October 16, 2014


How the 'Fundamental Right' to Abortion Faded Away : Under the standard set by Roe v. Wade, there would be no question that a controversial Texas abortion law was invalid. What happened? (GARRETT EPPS, OCT 16 2014, The Atlantic)

Flash forward to 2011, as newly elected Republican legislatures convened in red states. After 40 decades of mobilization by anti-abortion activists, the political climate and much of the federal judiciary had turned toxic for abortion rights. A study by the Guttmacher Institute finds that state legislatures enacted 205 restrictions between 2011 and 2013--more than had been passed nationwide in the 10 previous years. The two at issue in Texas are called "TRAPs" ("targeted regulation of abortion providers")--supposedly health-related rules that apply only to abortion providers and clinics.
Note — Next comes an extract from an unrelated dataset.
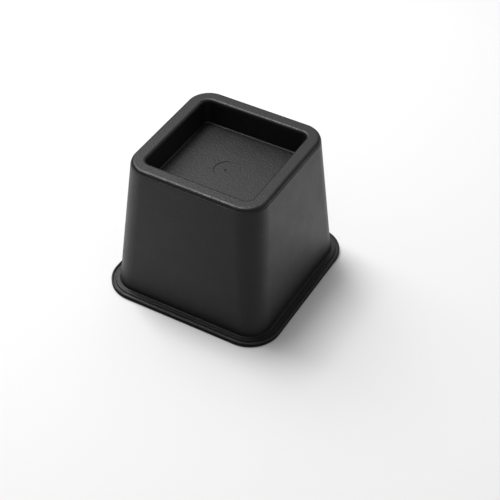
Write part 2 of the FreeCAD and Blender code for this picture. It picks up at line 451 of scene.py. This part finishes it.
# %% [markdown]
# ## The ribs
#
# A hollow block this thin would buckle, so two ribs cross under the pocket and carry
# its floor to the ground. Each rib is a flat plate with leaning ends. Its edges stop
# in the middle of the walls that they meet, so that the plate and the shell overlap
# and can be joined.

# %% Plates for the ribs
RIBS = (("rib_along", False), ("rib_across", True))
root_level = TOP - SHELL_WALL / 2
crown_level = FLOOR - POCKET_FLOOR / 2


def rib_outline():
    """Half of one rib as (distance from the middle, height) rows, from the foot upwards.

    Every edge lies in the middle of the wall it is joined to, so the outline climbs the
    outer wall, crosses inside the rim, comes down the well and stops under the pocket.
    """
    levels = np.array([RIB_RECESS, root_level])
    climb = np.stack([wall_half(levels) - LEVEL_WALL / 2, levels], axis=1)
    levels = np.array([root_level, crown_level])
    descent = np.stack([well_half(levels) - WELL_WALL / 2, levels], axis=1)
    return np.concatenate([climb, descent])


def rib_mesh(name, across):
    """Plate of even thickness with the rib's outline, along X or along Y."""
    right = rib_outline()
    left = right[::-1] * [-1.0, 1.0]
    outline = np.concatenate([right, left])
    count = len(outline)
    points = []
    for side in (-RIB_WALL / 2, RIB_WALL / 2):
        depth = np.full(count, side)
        if across:
            order = (-depth, outline[:, 0], outline[:, 1])
        else:
            order = (outline[:, 0], depth, outline[:, 1])
        points.append(np.stack(order, axis=1))
    edges = [(i, (i + 1) % count, count + (i + 1) % count, count + i) for i in range(count)]
    ends = [tuple(range(count)), tuple(range(2 * count - 1, count - 1, -1))]
    return mesh_from(name, np.concatenate(points), [face[::-1] for face in ends + edges])


def new_piece(name, mesh):
    """Object with this mesh, in the scene, at the origin."""
    piece = bpy.data.objects.new(name, mesh)
    bpy.context.scene.collection.objects.link(piece)
    return piece


plates = [new_piece(name, rib_mesh(name, across)) for name, across in RIBS]
print(len(plates), "ribs")

# %% [markdown]
# The ribs could stay separate plates, pushed into the shell. But the real moulding has
# one skin, so a boolean union joins them. The skin is then shaded smooth, apart from
# the edges where the ribs meet the walls.
#
# Known fault, on the underside only: a union needs every face to point outwards, and
# the two large faces of each plate point inwards. So the arm of the ribs towards -Y is
# lost, and some edges stay open. Those two faces, wound the other way, would mend it.

# %% Join the shell and the ribs
CREASE = math.radians(40)


def union(base, others):
    """One mesh: the skin round a base piece and everything that overlaps it."""
    for other in others:
        join = base.modifiers.new(other.name, "BOOLEAN")
        join.operation = "UNION"
        join.solver = "EXACT"
        join.object = other
    graph = bpy.context.evaluated_depsgraph_get()
    mesh = bpy.data.meshes.new_from_object(base.evaluated_get(graph))
    for used in [base] + others:
        bpy.data.objects.remove(used)
    return mesh


mesh = union(new_piece("shell", shell_mesh), plates)
mesh.shade_smooth()
mesh.set_sharp_from_angle(angle=CREASE)
mesh.name = "riser_moulding"
riser = new_piece("riser_moulding", mesh)
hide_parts("riser")
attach(riser, "root")
print("the moulding has", len(mesh.polygons), "faces")

# %% [markdown]
# ## Black plastic with a spark-eroded grain
#
# The steel of the mould is roughened by sparks, and the plastic copies it: a fine,
# even grain that spreads each highlight. Almost all of the light that leaves black
# plastic is reflected at its skin, so the colour is close to black and the grain and
# the roughness do the work. The grain has two sizes of bump, and a slow change in
# roughness keeps the large faces from looking like paint.

# %% Material
PLASTIC_COLOUR = (0.006, 0.006, 0.006, 1.0)
GRAIN_MM = 0.8
COARSE_GRAIN_MM = 1.3
CLOUD_MM = 12.0
GRAIN_DEPTH = 0.17
COARSE_DEPTH = 0.1
ROUGHNESS = (0.36, 0.50)


def noise(nodes, links, place, size_mm, detail):
    """Noise whose blobs are about this many millimetres across: scale = 1 / size."""
    texture = nodes.new("ShaderNodeTexNoise")
    texture.inputs["Scale"].default_value = 1 / (size_mm * MM)
    texture.inputs["Detail"].default_value = detail
    links.new(place.outputs["Object"], texture.inputs["Vector"])
    return texture


def bump(nodes, links, height, depth_mm, before=None):
    """Bump of a real depth, on top of another bump if there is one."""
    node = nodes.new("ShaderNodeBump")
    node.inputs["Distance"].default_value = depth_mm * MM
    links.new(height.outputs["Fac"], node.inputs["Height"])
    if before:
        links.new(before.outputs["Normal"], node.inputs["Normal"])
    return node


def black_plastic():
    """Moulded black plastic: near-black colour, soft sheen, two sizes of grain."""
    material = bpy.data.materials.new("black_plastic")
    material.use_nodes = True
    nodes = material.node_tree.nodes
    links = material.node_tree.links
    shader = nodes["Principled BSDF"]
    shader.inputs["Base Color"].default_value = PLASTIC_COLOUR
    place = nodes.new("ShaderNodeTexCoord")
    coarse_noise = noise(nodes, links, place, COARSE_GRAIN_MM, detail=1.0)
    fine_noise = noise(nodes, links, place, GRAIN_MM, detail=2.0)
    cloud = noise(nodes, links, place, CLOUD_MM, detail=3.0)
    coarse = bump(nodes, links, coarse_noise, COARSE_DEPTH)
    fine = bump(nodes, links, fine_noise, GRAIN_DEPTH, coarse)
    links.new(fine.outputs["Normal"], shader.inputs["Normal"])
    spread = nodes.new("ShaderNodeMapRange")
    spread.inputs["To Min"].default_value = ROUGHNESS[0]
    spread.inputs["To Max"].default_value = ROUGHNESS[1]
    links.new(cloud.outputs["Fac"], spread.inputs["Value"])
    links.new(spread.outputs["Result"], shader.inputs["Roughness"])
    return material


mesh.materials.clear()
mesh.materials.append(black_plastic())
print("grain of", GRAIN_MM, "and", COARSE_GRAIN_MM, "mm")

# %% [markdown]
# ## The studio
#
# The photo is a plain product shot: a white ground and soft light from above. A matt
# white floor and a pale sky are enough for that.

# %% Floor
FLOOR_REACH = 3.0
FLOOR_GREY = 0.86
MATT = 0.9


def plain_paint(name, grey):
    """Matt grey paint."""
    paint = bpy.data.materials.new(name)
    paint.use_nodes = True
    shader = paint.node_tree.nodes["Principled BSDF"]
    shader.inputs["Base Color"].default_value = (grey, grey, grey, 1.0)
    shader.inputs["Roughness"].default_value = MATT
    return paint


def stage_floor():
    """Pale floor, one large square at the height of the ground."""
    corners = np.array([[-1, -1, 0], [1, -1, 0], [1, 1, 0], [-1, 1, 0]]) * FLOOR_REACH / MM
    piece = new_piece("floor", mesh_from("floor", corners, [(0, 1, 2, 3)]))
    piece.data.materials.append(plain_paint("white_floor", FLOOR_GREY))


stage_floor()
print("the floor is", 2 * FLOOR_REACH, "m wide")

# %% [markdown]
# The camera looks down at the corner between two walls. Its direction, distance and
# lens were solved from the edges of the riser in the photo, whose height and width
# are known, so that the two outlines fall on each other.

# %% Camera
CAMERA_AZIMUTH = 28.88
CAMERA_ELEVATION = 42.673
CAMERA_ROLL = 0.885
CAMERA_DISTANCE = 871.5
CAMERA_RIGHT = 15.02
CAMERA_UP = 9.39
CAMERA_LENS = 96.003

scene = bpy.context.scene
scene.view_settings.view_transform = "Standard"


def place_camera():
    """Camera that looks at the riser from an azimuth and an elevation, as the photo does.

    back points from the riser to the camera. Azimuth 0 looks along +Y.
    """
    azimuth = math.radians(CAMERA_AZIMUTH)
    elevation = math.radians(CAMERA_ELEVATION)
    roll = math.radians(CAMERA_ROLL)
    back = np.array([
        math.sin(azimuth) * math.cos(elevation),
        -math.cos(azimuth) * math.cos(elevation),
        math.sin(elevation),
    ])
    level = np.array([math.cos(azimuth), math.sin(azimuth), 0.0])
    upright = np.cross(back, level)
    right = math.cos(roll) * level + math.sin(roll) * upright
    up = math.cos(roll) * upright - math.sin(roll) * level
    place = (CAMERA_RIGHT * right + CAMERA_UP * up + CAMERA_DISTANCE * back) * MM
    lens = bpy.data.cameras.new("camera")
    lens.lens = CAMERA_LENS
    camera = bpy.data.objects.new("camera", lens)
    matrix = np.eye(4)
    matrix[:3, 0] = right
    matrix[:3, 1] = up
    matrix[:3, 2] = back
    matrix[:3, 3] = place
    camera.matrix_world = matrix.T.tolist()
    scene.collection.objects.link(camera)
    scene.camera = camera


place_camera()
print("the camera is", CAMERA_DISTANCE, "mm away")

# %% [markdown]
# Black plastic shows its shape almost only by what it mirrors. A small softbox high
# above draws the bright line along the front edge of the rim, a second one from the
# left lifts the rim, and a large faint one behind fills the flat faces.

# %% Softboxes
# Name, place in metres, size in metres, power in watts
SOFTBOXES = (
    ("overhead", (-0.42, 0.15, 1.3), 0.45, 12.0),
    ("key", (-0.85, 0.3, 1.05), 0.7, 5.0),
    ("behind", (-0.46, 0.83, 0.89), 1.0, 1.3),
)
LIT_POINT = (0.0, 0.0, 0.05)


def softbox(name, place, size, power):
    """Square area light at a place, facing the middle of the riser."""
    light = bpy.data.lights.new(name, "AREA")
    light.shape = "SQUARE"
    light.size = size
    light.energy = power
    lamp = bpy.data.objects.new(name, light)
    lamp.location = place
    aim = np.array(LIT_POINT) - np.array(place)
    lamp.rotation_euler = (
        math.pi / 2 + math.atan2(aim[2], math.hypot(aim[0], aim[1])),
        0,
        math.atan2(aim[1], aim[0]) - math.pi / 2,
    )
    scene.collection.objects.link(lamp)


for box in SOFTBOXES:
    softbox(*box)
print(len(SOFTBOXES), "softboxes")

# %% [markdown]
# ## What the walls mirror
#
# Seen from above, the walls mirror the table in front of them. In the photo one wall
# is a dark grey, the other a lighter grey, and the corner between them is the
# darkest. So pieces of grey card lie on the table and a dark tent stands round it.
# They are hidden from the camera and from matt surfaces, and show in reflections
# only, which leaves the floor plain. The cards are painted shade. They stand in for
# the shade on the table in front of the riser and off its corner. The tent is painted
# shade for the dark room round the lit table. Each card darkens towards the riser,
# where the riser keeps the light off the table. A narrow strip right beside the
# flange is painted shade too, nearly black, and the flange's upright edge mirrors it.

# %% Cards of painted shade and tent, in metres
SHADE_NEAR = 0.07
SHADE_FAR = 0.16
# Painted shade: the two cards stand in for the shaded table in front of the riser and off its
# corner
FRONT_SHADE_CARD = ((-0.35, -0.062), (-0.8, -0.8), (0.35, -0.8), (0.07, -0.062))
FRONT_SHADE_GREYS = (0.56, 0.8)
CORNER_SHADE_CARD = ((-0.22, -0.22), (0.15, -1.29), (1.02, -0.8), (0.31, 0.07))
CORNER_SHADE_GREYS = (0.27, 0.46)
STRIP_WIDTH = 0.003
STRIP_GREY = 0.02
TENT_INNER = 0.35
TENT_OUTER = 1.6
TENT_HEIGHT = 0.6
TENT_SLOPE = (-0.12, -0.26)
TENT_CORNER_SHARE = 0.25
TENT_GREY = 0.04

# Heights above the floor, so that no two sheets lie in one plane
TENT_LIFT = 0.0002
FRONT_LIFT = 0.0004
CORNER_LIFT = 0.0006
STRIP_LIFT = 0.0008


def shaded_paint(name, near_grey, far_grey):
    """Painted shade: matt paint that goes from one grey beside the riser to another further out.

    Grey = near + (far - near) * s, where s goes from 0 at SHADE_NEAR to 1 at SHADE_FAR
    with the distance from the middle of the riser.
    """
    paint = plain_paint(name, far_grey)
    nodes = paint.node_tree.nodes
    links = paint.node_tree.links
    place = nodes.new("ShaderNodeTexCoord")
    distance = nodes.new("ShaderNodeVectorMath")
    distance.operation = "LENGTH"
    links.new(place.outputs["Object"], distance.inputs[0])
    ramp = nodes.new("ShaderNodeMapRange")
    ramp.inputs["From Min"].default_value = SHADE_NEAR
    ramp.inputs["From Max"].default_value = SHADE_FAR
    ramp.inputs["To Min"].default_value = near_grey
    ramp.inputs["To Max"].default_value = far_grey
    links.new(distance.outputs["Value"], ramp.inputs["Value"])
    links.new(ramp.outputs["Result"], nodes["Principled BSDF"].inputs["Base Color"])
    return paint


def reflected_only(name, points, faces, paint):
    """Card, given in metres, that shows in reflections and nowhere else."""
    piece = new_piece(name, mesh_from(name, np.array(points) / MM, faces))
    piece.data.materials.append(paint)
    piece.visible_camera = False
    piece.visible_diffuse = False
    piece.visible_shadow = False


def shade_card(name, greys, outline, lift):
    """Flat card of painted shade with this outline just above the floor."""
    points = [[x, y, lift] for x, y in outline]
    reflected_only(name, points, [tuple(range(len(outline)))], shaded_paint(name, *greys))


def contact_shade():
    """Dark strip of table right beside the flange, where no light gets in.

    Half width = base + (0 to STRIP_WIDTH), with the corner's centre kept.
    """
    reach = BASE_HALF * MM + np.array([0.0, STRIP_WIDTH])
    corner = reach - (BASE_HALF - BASE_CORNER) * MM
    points, faces = swept(np.stack([reach, corner, np.full(2, STRIP_LIFT)], axis=1))
    reflected_only("contact_shade", points, faces, plain_paint("contact_shade", STRIP_GREY))


def dark_tent():
    """Dark floor and walls round the lit part of the table, with a top edge that slopes.

    Height of the top edge = height + slope_x * x + slope_y * y.
    """
    rows = np.array([
        [TENT_INNER, TENT_INNER * TENT_CORNER_SHARE, TENT_LIFT],
        [TENT_OUTER, TENT_OUTER * TENT_CORNER_SHARE, TENT_LIFT],
        [TENT_OUTER, TENT_OUTER * TENT_CORNER_SHARE, TENT_HEIGHT],
    ])
    points, faces = swept(rows)
    points[-columns:, 2] += points[-columns:, :2] @ TENT_SLOPE
    reflected_only("dark_tent", points, faces, plain_paint("dark_tent", TENT_GREY))


shade_card("front_shade_card", FRONT_SHADE_GREYS, FRONT_SHADE_CARD, FRONT_LIFT)
shade_card("corner_shade_card", CORNER_SHADE_GREYS, CORNER_SHADE_CARD, CORNER_LIFT)
contact_shade()
dark_tent()
print("two cards, a dark strip and a tent")

# %% [markdown]
# The sky is an even white, so it has no edge for the plastic to mirror. It is weak, so
# that the softboxes still shape the riser and the pocket stays dark.

# %% Sky
SKY_STRENGTH = 0.35
world = bpy.data.worlds.new("studio")
world.use_nodes = True
sky = world.node_tree.nodes["Background"]
sky.inputs["Color"].default_value = (1.0, 1.0, 1.0, 1.0)
sky.inputs["Strength"].default_value = SKY_STRENGTH
scene.world = world
print("sky strength", SKY_STRENGTH)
First is an "admitting privileges" requirement--any doctor performing abortions must have a formal seal of approval from a hospital within 30 miles of the clinic--approval which may be withheld for economic or competitive reasons, or simply because the hospital disapproves of abortion. There is no real medical benefit. In the rare case of a complication requiring emergency treatment, local hospitals will treat any patient from a clinic. Second is a requirement that abortion clinics meet the physical standards for "ambulatory surgical centers," which perform invasive outpatient surgery. Abortion clinics aren't ASCs, but the legislatures now required them to have the same level of facilities, including things such as the width of hallways. Many existing clinics don't meet those standards, and would have to close.

So did these laws impose an "undue burden"? No, the Fifth Circuit found, because they wouldn't stop a "large fraction" of women from getting an abortion.
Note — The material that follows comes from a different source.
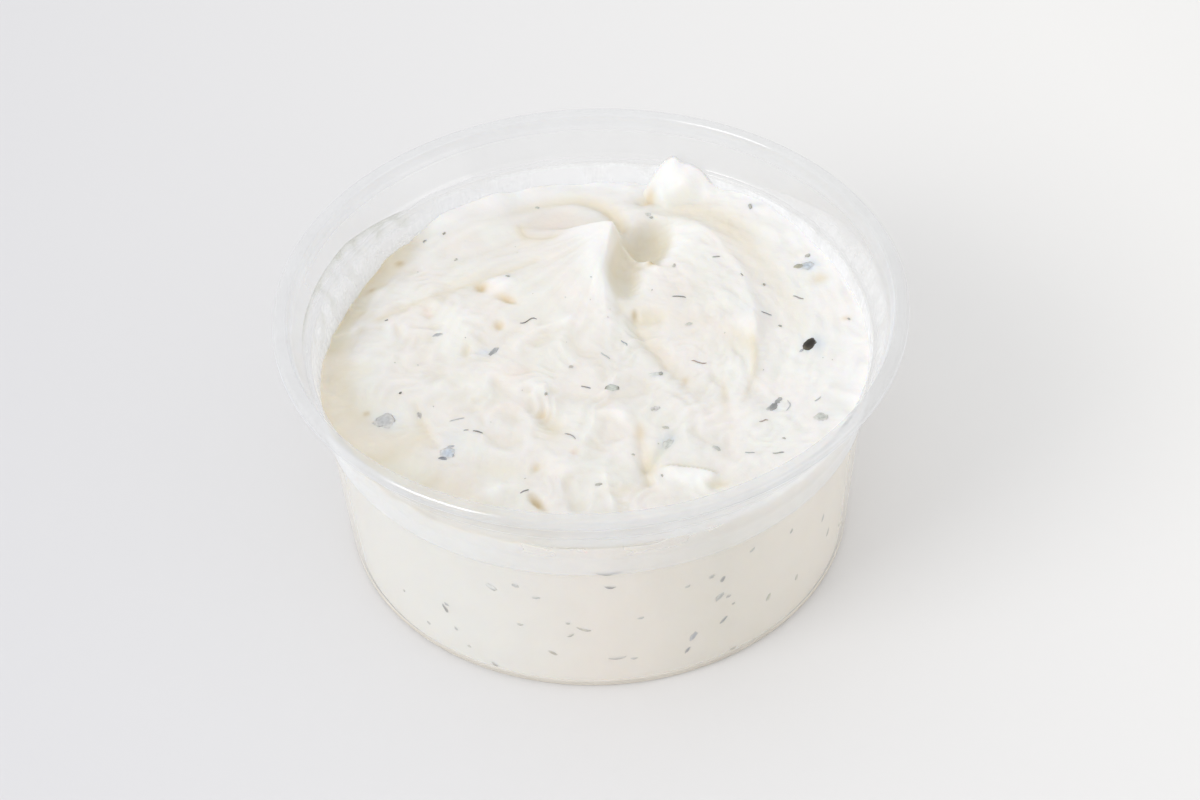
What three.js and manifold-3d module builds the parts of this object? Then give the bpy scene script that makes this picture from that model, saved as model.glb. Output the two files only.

If the laws went into effect, 90 percent of women would only have to drive 150 miles to get to a clinic--and "an increase of travel of less than 150 miles for some women is not an undue burden," the Fifth Circuit said. The remaining 10 percent would be out of luck--but 10 percent is not a "large fraction."
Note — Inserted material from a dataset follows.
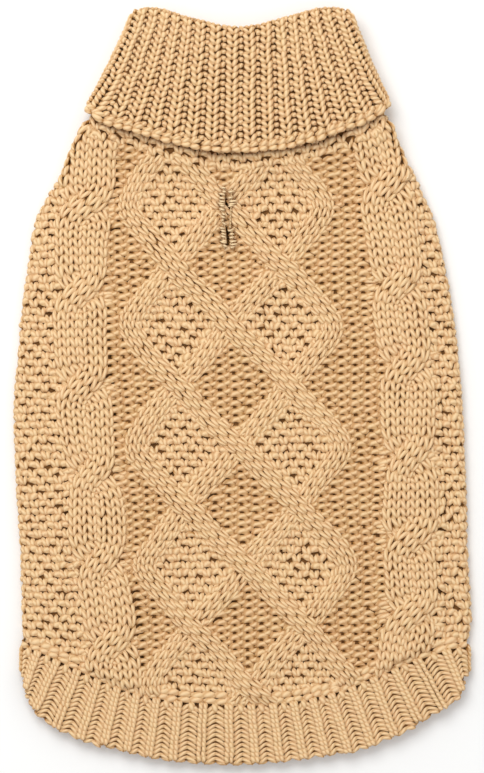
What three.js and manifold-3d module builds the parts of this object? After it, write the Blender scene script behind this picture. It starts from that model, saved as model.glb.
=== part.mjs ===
// Knitted dog sweater, laid flat with its back up. Lengths are in millimetres.
// X runs across the sweater, Y from the tail end to the neck, and Z up from the surface it lies on.
import * as THREE from 'three';
import { mergeVertices } from 'three/addons/utils/BufferGeometryUtils.js';
import Module from 'manifold-3d';

const wasm = await Module();
wasm.setup();

// Driving dimensions
const wallThickness = 3.0;
const seamGap = 0.3;
const hemSeamGap = 0.45;
const flapGap = 0.45;
const layerGap = 0.6;
const underFold = 22;
const neckSeamY = 153.4;
const hemReliefFade = 5;

const flapUnderTop = 10.5;
const flapUnderEdge = 13.0;
const flapSideInset = 2.6;
const tubeSideInset = 3.5;
const flapSettle = 18;
const flapSettleStart = 6;
const collarRibs = 14;
const collarRibRise = 2.0;
const ribStart = 1.15;
const edgeBeadRise = 0.9;
const edgeRound = 0.9;

const hemRibs = 20;
const hemRibRise = 1.7;
const bellyScoop = 10.6;
const bellyHemWidth = 14.3;
const bellyHemSag = 4.8;
const hemSideShare = 0.02;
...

The Casey plurality had said an undue burden was any measure that had "the purpose or effect of placing a substantial obstacle" in a woman's path. As Cornell Law Professor Sherry Colb has pointed out, "Had the Fifth Circuit ... taken the purpose prong of this test seriously, it would not have had to closely examine the impact of such laws." The Texas law clearly had the purpose of stopping as many abortions as the legislature thought it could get away with. The emerging rule is: Some bullying, even a lot of bullying, is okay. As long as we pretend there's a health purpose, as long as some women somewhere can get still abortions, as long as nobody anywhere admits what's really going on, the "right" has not been violated.

The right to choose, then, isn't what The New York Times's Linda Greenhouse calls "a right like any other." It's more like a role on a reality-TV show--the chance to stumble through a growing, onerous, and senseless set of demands designed to exhaust and bully any woman who tries to exercise it. It would be nice to imagine that the Supreme Court might set this topsy-turvy doctrine straight. But looking at the five members of this Court's majority--the five who voted in Hobby Lobby to ignore female employees' reproductive-health needs--I remember some words of Justice Harry Blackmun as he watched the tide on the Court turn against abortion rights in 1989. "The signs are evident and ominous," he wrote, "and a chill wind blows."

Gay marriage is likely just the new abortion, an issue the Left believes to have been settled in its favor by courts which will not withstand the pressures of democratic government.